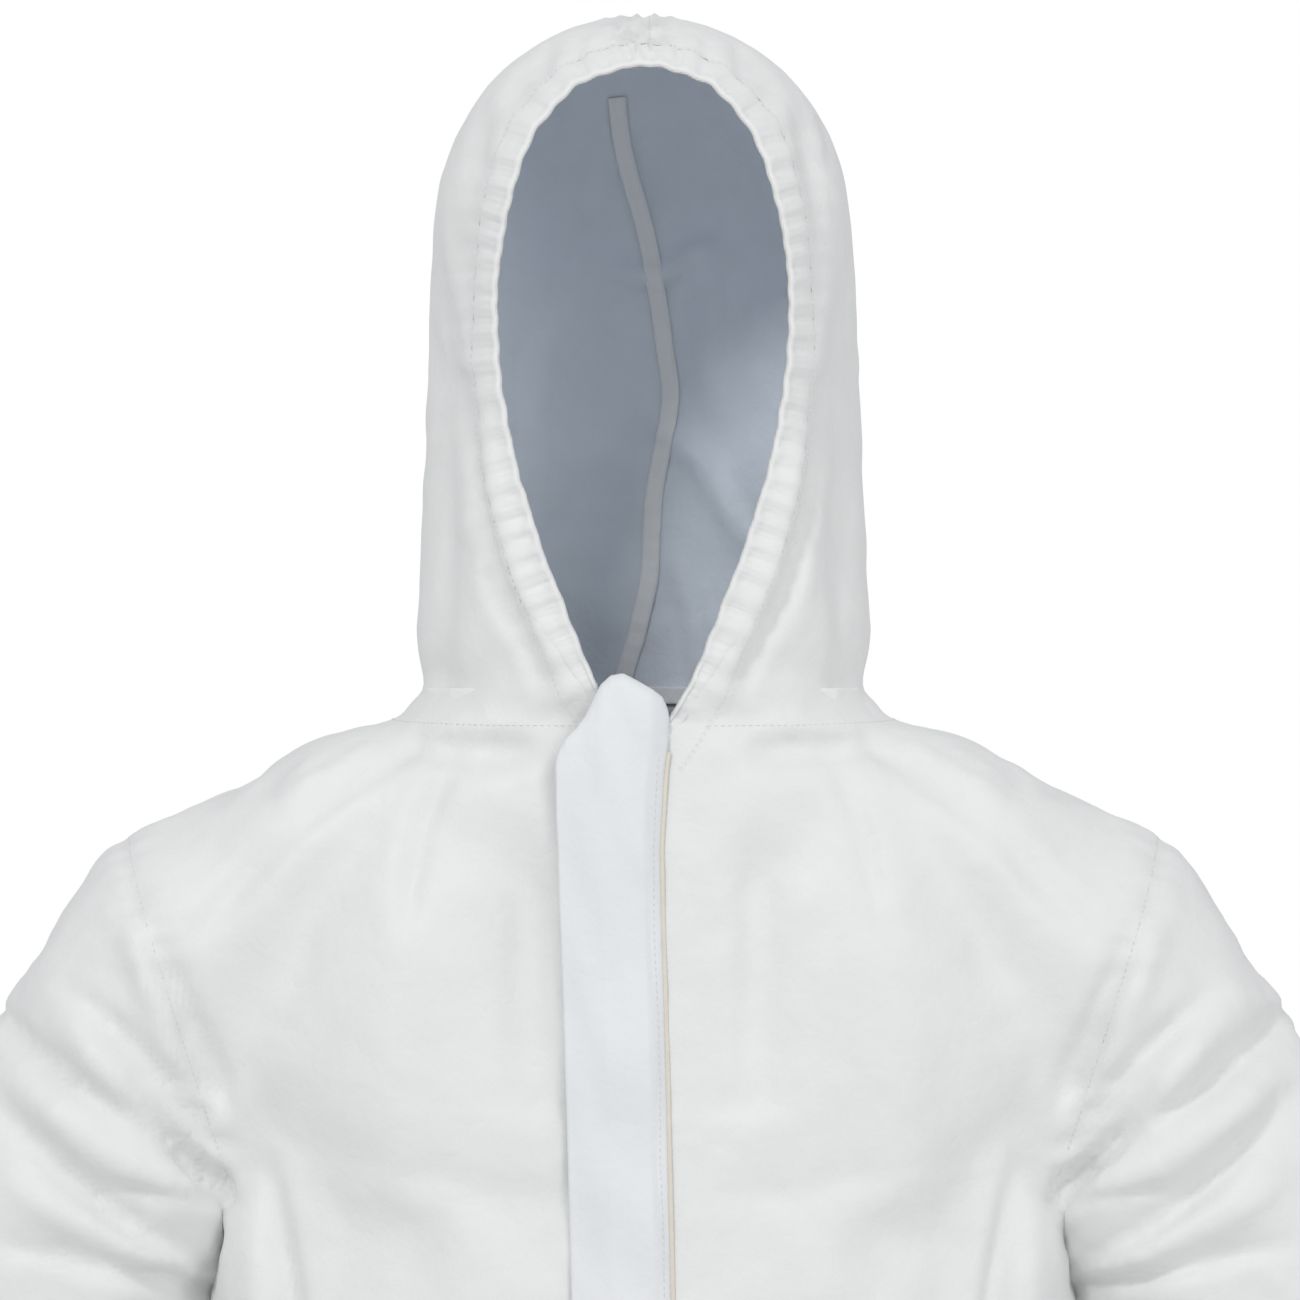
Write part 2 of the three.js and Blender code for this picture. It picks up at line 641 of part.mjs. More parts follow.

---

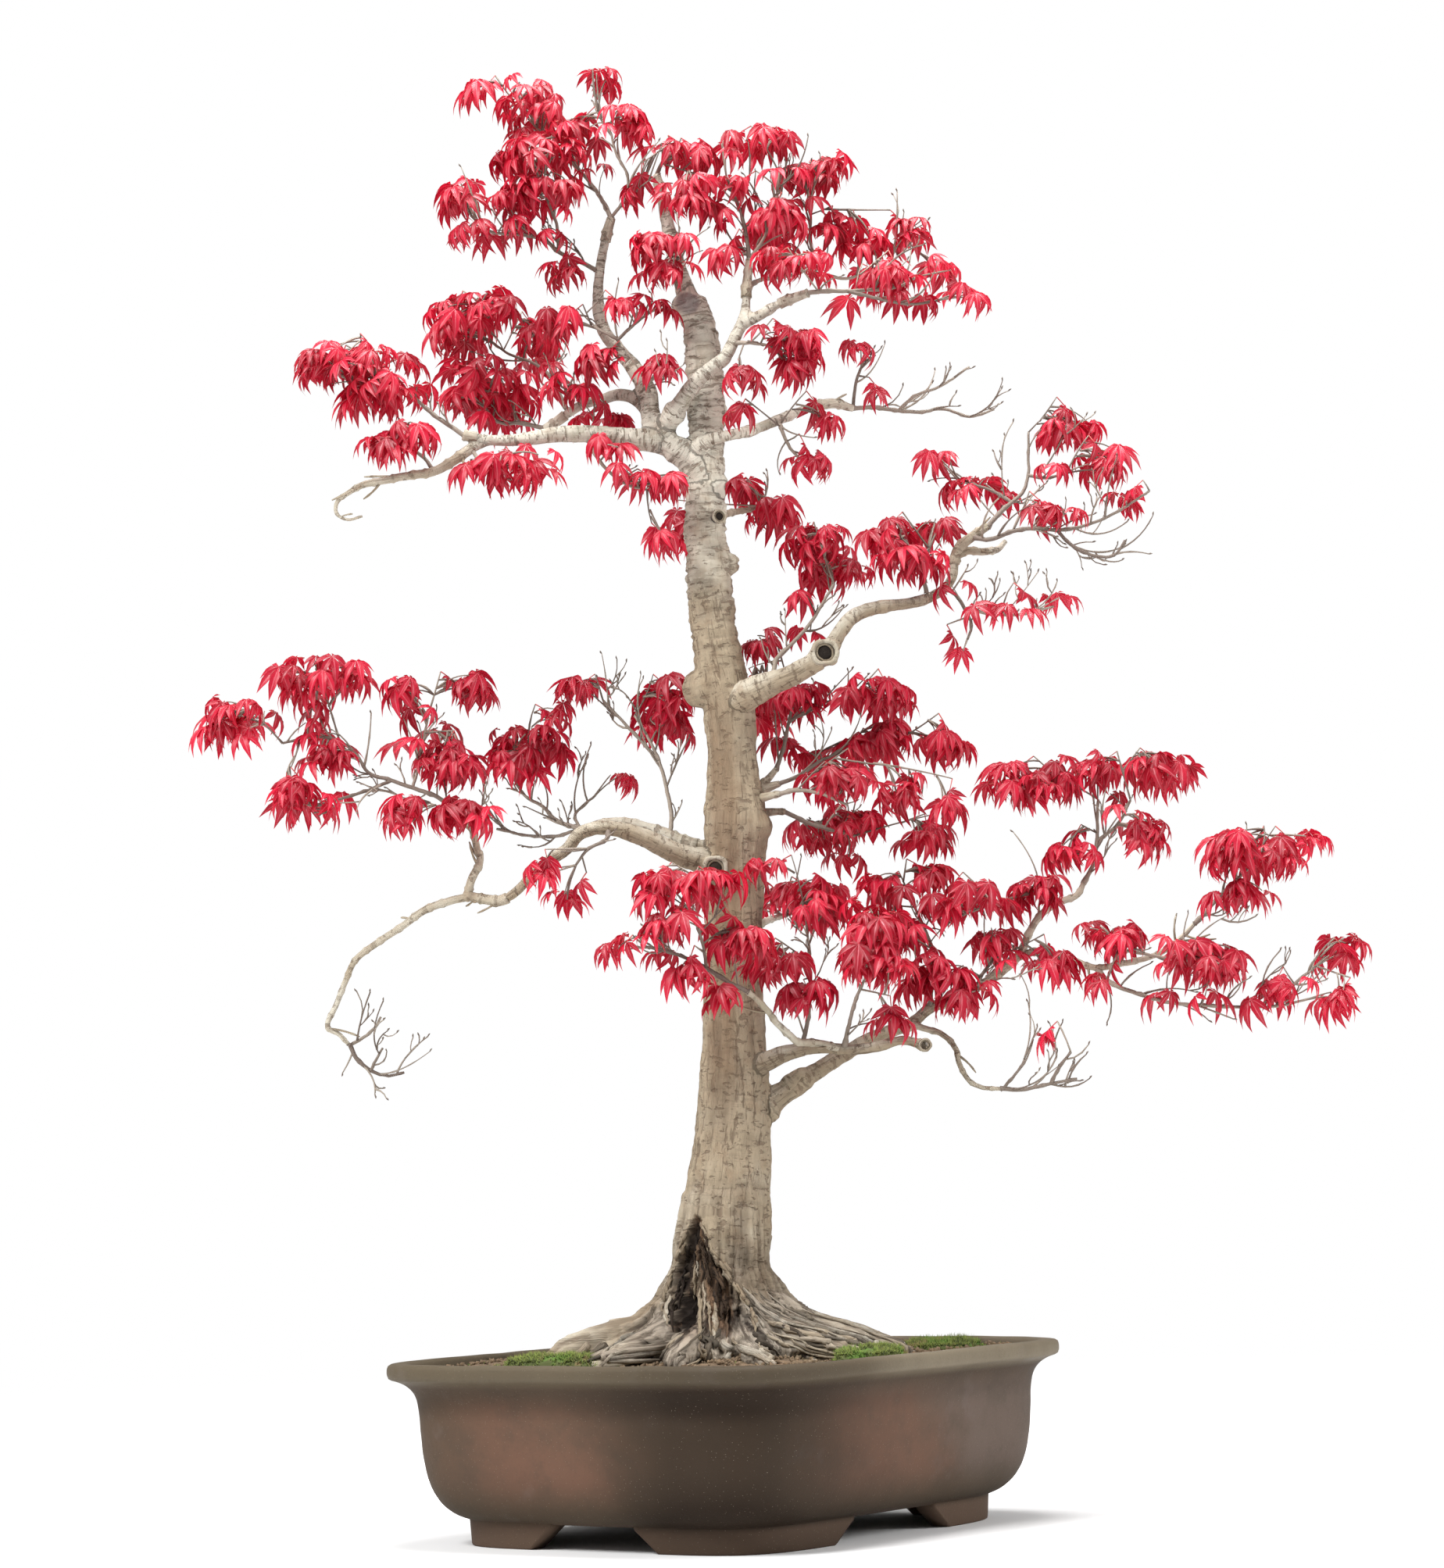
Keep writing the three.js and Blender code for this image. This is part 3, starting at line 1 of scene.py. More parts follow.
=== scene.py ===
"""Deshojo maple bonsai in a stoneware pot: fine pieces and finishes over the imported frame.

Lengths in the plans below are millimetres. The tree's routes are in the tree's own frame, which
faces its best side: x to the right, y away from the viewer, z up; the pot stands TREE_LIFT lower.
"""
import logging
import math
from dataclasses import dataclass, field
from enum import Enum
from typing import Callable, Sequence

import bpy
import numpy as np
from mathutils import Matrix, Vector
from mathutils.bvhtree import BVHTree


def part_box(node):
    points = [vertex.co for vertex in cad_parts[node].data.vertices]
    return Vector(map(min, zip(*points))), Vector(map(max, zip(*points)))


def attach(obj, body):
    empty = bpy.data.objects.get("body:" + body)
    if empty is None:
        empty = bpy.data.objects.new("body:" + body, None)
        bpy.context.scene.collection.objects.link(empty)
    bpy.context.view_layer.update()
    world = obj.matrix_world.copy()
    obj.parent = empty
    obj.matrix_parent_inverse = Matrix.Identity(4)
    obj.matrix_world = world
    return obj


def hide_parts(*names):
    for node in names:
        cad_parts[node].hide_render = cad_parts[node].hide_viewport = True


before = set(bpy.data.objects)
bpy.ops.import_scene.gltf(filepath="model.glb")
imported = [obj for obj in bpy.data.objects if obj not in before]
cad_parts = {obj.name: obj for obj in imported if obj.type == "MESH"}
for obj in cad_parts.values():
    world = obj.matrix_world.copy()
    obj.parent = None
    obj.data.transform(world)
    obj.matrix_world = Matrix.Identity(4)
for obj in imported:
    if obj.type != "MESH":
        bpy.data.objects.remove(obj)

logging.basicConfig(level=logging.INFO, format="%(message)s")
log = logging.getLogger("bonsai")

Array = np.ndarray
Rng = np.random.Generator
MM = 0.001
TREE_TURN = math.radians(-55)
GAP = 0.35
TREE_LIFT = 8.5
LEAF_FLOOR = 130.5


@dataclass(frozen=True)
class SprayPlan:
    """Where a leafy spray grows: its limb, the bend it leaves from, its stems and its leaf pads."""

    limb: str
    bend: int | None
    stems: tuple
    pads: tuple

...

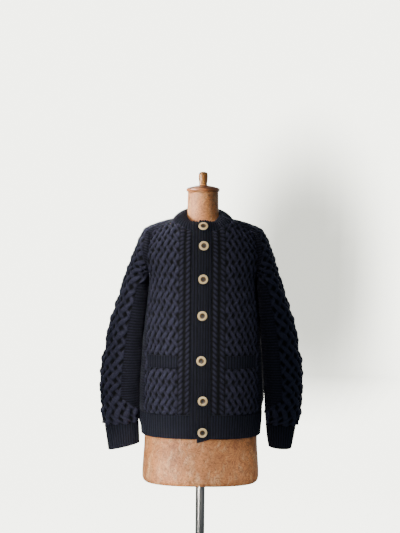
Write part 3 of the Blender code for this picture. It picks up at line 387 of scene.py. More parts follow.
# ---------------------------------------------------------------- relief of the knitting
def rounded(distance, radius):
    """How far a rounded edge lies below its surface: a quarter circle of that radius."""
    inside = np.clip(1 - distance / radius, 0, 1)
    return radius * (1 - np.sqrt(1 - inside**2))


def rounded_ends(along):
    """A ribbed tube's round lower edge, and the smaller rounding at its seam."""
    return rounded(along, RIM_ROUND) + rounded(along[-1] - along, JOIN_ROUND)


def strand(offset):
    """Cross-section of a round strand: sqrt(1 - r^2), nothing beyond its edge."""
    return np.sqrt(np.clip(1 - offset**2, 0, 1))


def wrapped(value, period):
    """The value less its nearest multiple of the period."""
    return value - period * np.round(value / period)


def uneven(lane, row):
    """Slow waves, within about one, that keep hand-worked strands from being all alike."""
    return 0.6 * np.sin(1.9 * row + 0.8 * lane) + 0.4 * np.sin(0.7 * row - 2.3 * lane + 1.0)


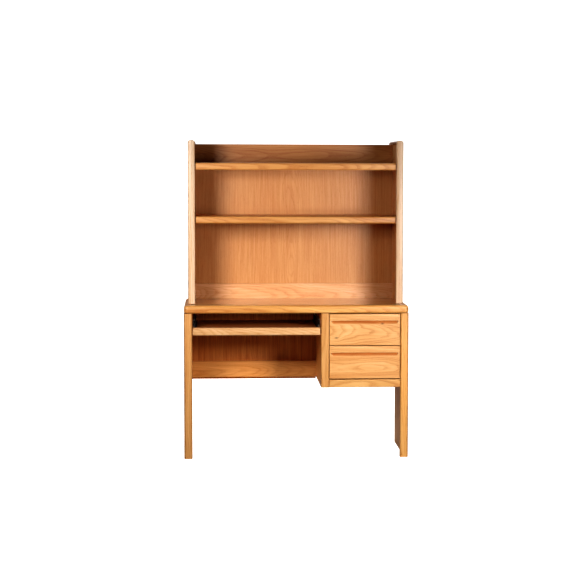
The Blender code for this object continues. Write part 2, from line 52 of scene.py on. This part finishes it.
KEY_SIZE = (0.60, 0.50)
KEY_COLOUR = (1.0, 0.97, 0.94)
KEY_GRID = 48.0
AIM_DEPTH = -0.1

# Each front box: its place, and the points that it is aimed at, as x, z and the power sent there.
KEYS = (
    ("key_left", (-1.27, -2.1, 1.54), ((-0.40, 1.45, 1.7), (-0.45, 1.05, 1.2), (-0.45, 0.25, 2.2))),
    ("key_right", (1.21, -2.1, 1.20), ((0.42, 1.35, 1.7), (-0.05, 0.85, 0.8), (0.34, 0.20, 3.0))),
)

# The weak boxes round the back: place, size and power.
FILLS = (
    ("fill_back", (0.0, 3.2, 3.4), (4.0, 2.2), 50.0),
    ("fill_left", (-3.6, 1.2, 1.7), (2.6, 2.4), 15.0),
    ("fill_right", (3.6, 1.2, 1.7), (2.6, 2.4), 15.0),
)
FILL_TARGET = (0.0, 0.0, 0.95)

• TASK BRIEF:
Repeat exactly, and only, the lines from the one containing "Keep writing the" through the one containing "the imported frame.", both included.

• RESULT OF THE TASK:
Keep writing the three.js and Blender code for this image. This is part 3, starting at line 1 of scene.py. More parts follow.
=== scene.py ===
"""Deshojo maple bonsai in a stoneware pot: fine pieces and finishes over the imported frame.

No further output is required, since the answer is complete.